For the better part of the last half-century, Bulgaria’s Jewish population (12,000) has not had the benefit of educational and social institutions so integral to Jewish communal life. Spared the worst of WWII’s ravages only to fall under the communist regime, many of Bulgaria’s Jews emigrated to Israel in the decades since, bringing Jewish activity to a standstill in this once thriving center of Sephardic Jewry.

But as the country seeks to gain membership in the European Union, re-establishing itself as a player in the world economy, Jewish life has seen its own resurgence in Bulgaria. In just two years since the arrival of Rabbi Yosi and Tamar Solomon, Chabad’s full time representatives to Sofia, participation in Jewish life has grown dramatically, prompting the purchase and renovation of a six story building to replace the small apartment that served as the center of Chabad activities up until now.

The Solomons have created a dynamic range of programs reaching many of the capital city’s Jews (5,000). Working out of their small rented apartment, they’ve developed various educational and social programs, and conduct weekly Jewish studies classes exploring the fundamentals of Judaism, the weekly Torah portion, and Chasidic philosophy.

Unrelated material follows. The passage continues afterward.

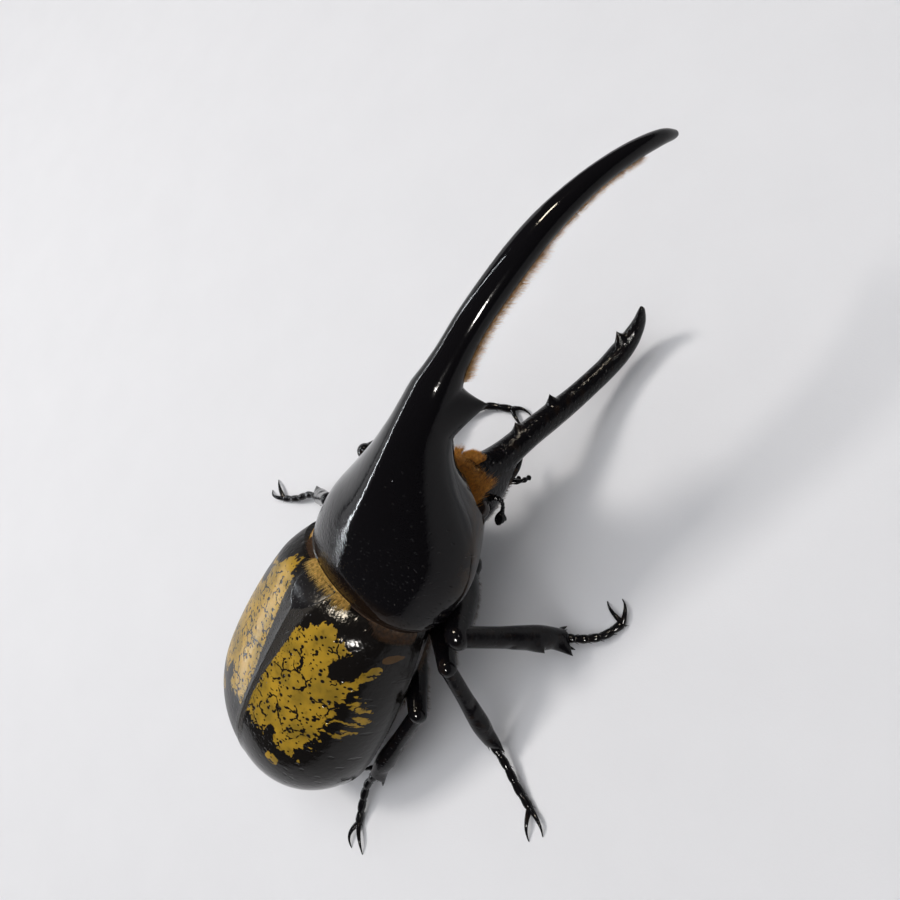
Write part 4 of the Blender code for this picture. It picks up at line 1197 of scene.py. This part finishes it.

The Solomons are also reaching many of the country’s Jews in some of the more remote cities, among them Plovdiv, Yanbul, and Starasgova. More than 2,000 Jewish people participated in any of Chabad’s nine seders, and some 500 of Sofia’s Jews turned out for an inspirational Lag B’Omer bonfire last May.

The new $600,000 facilities, purchased with the generous support of the Rohr Family Foundation, provides comfortable quarters for the 80 children enrolled in the new Ohr Avner kindergarten and Sunday school. The building will also house a synagogue and a well-stocked Jewish library, in addition to a kosher restaurant and grocery. And with many of Bulgaria’s Jewish population below the poverty line, Chabad is launching a food care package program to provide the city’s poor with Shabbat food parcels each week.

At the core of all the programs and projects they plan so meticulously, says Rabbi Solomon, is the underlying message that, “each Jew is a world on his own, and also an essential part of the entire Jewish nation.”